I was recently at a concert for classical guitar, and the musician had what appeared to be an ipad attached to a small stand in front of him. As far as I could tell, it had his music on it, and it seemed to be changing the pages (or running the score) along as he played. I mentioned this to a friend at work, who was really interested in the idea for her daughter, who plays piano (strictly amateur level). Looking online, I see a variety of physical page turners (mostly developed for the disabled) and at least suggestions of apps for an ipad (although they seem to require a manual effort to change the page). Has anyone here used some kind of automated page turner for piano?


----------



## Vox Gabrieli

I once attended a concert for a professional level Saxophone Quartet at a nearby university. The Soprano Saxophone was using an Ipad and turned the pages with this pressure pad that he would place on the ground, and press with his feet. I've never personally used one - I prefer more Medieval methods!


----------



## Pugg

I like a normal page turner someone who feels where you are going and I f ask I do the same work for another piano player.


----------



## Robeck

I've seen Yontov do this at this year's Artur Rubinstein Piano competiton, see here:


----------



## Rossiniano

From the Henle Music App for iPad regarding automatic page turners:

_We recommend the PageFlip Cicada and Firefly pedals. In general, all Bluetooth pedals that can replicate an arrow left/arrow right or arrow down/arrow up keystroke should work with the app. If you want to use the double tap feature for going back to the beginning of repeats in scores, your pedal should support double taps. Unfortunately that does not yet seem to be the case with the popular Airturn Duo pedals. Sometimes it can take a few seconds for the app to recognize the pedal._

Other models are available as well and can be seen on Amazon and other websites.


----------



## Krummhorn

I now use an iPad Pro 12.9 for my music scores at the organ console. Unable to use a bluetooth foot switch as both feet are usually in constant use on their own 32 note pedalboard. 

In the APP ForScore there are provisions for using the metronome in silent mode to "time" score page turns that happen automatically. There is an oral bluetooth switch too. The device is placed between your teeth and one one "bites" the switch much like chewing food. 

The other method, using the iPad, is to simply touch the lower right corner of the score to turn the pages, which is what I do. 

Using that same APP, ForScore, I am also able to add text as well as highlight using any color of choice. ForScore also allows for re-arranging pages within a score and even putting two pages up on screen in landscape position.

My digital PDF library size is about 7 GB - I can have that entire library with me wherever I go.


----------



## Sekhar

I've always wondered why more people don't use tablets in lieu of paper. I asked and got a variety of explanations: paper is more reliable (e.g., no battery issues), bigger "display," easy to skim through, simple to share, cheaper, and of course it's what people are used to. Also, the "page turners" I understand are learning from the players and getting used to the stage, so they're doing more than just turning the pages; and when they're colleagues/friends, they also give the players confidence/comfort and help overcome performance anxiety.

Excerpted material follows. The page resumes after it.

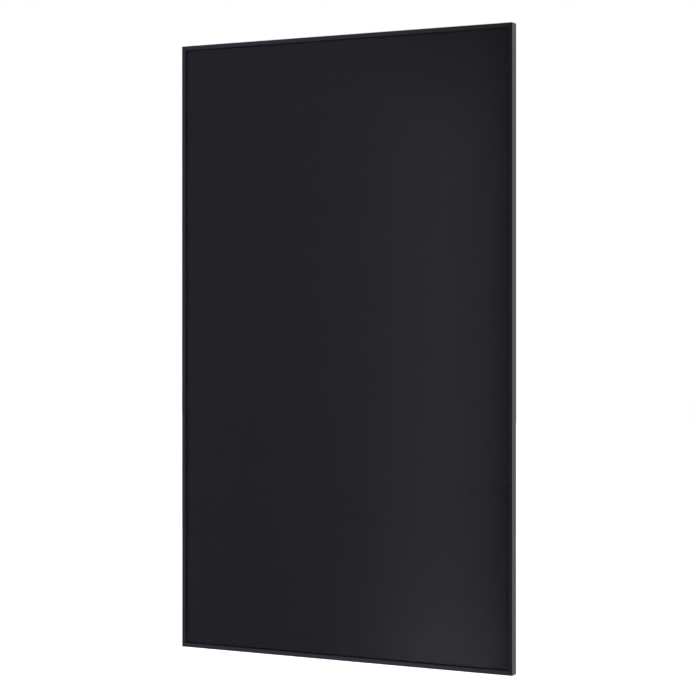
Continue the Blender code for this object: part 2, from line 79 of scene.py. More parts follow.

So, I guess paper and page turners are here to stay for quite some time to come, but I do see a an increasing set of applications for electronic display of scores.


----------



## crist

There now is an automatic page turner available as a product, one that physically turns pages. The website is http://www.automaticPageTurner.com. There is also a video that demonstrates it on youtube, link is


----------



## NoCoPilot

If there are automatic page turners for iPad, why couldn't there be a full-page display that scrolls as you play?


----------



## Rogerx

crist said:


> There now is an automatic page turner available as a product, one that physically turns pages. The website is http://www.automaticPageTurner.com. There is also a video that demonstrates it on youtube, link is


Thanks' for sharing.


----------



## Dan Ante

I saw one used at a cocert in Taupo by a violinist but I cant remember his name it was about 7-8 years ago and my memory is getting worse.


----------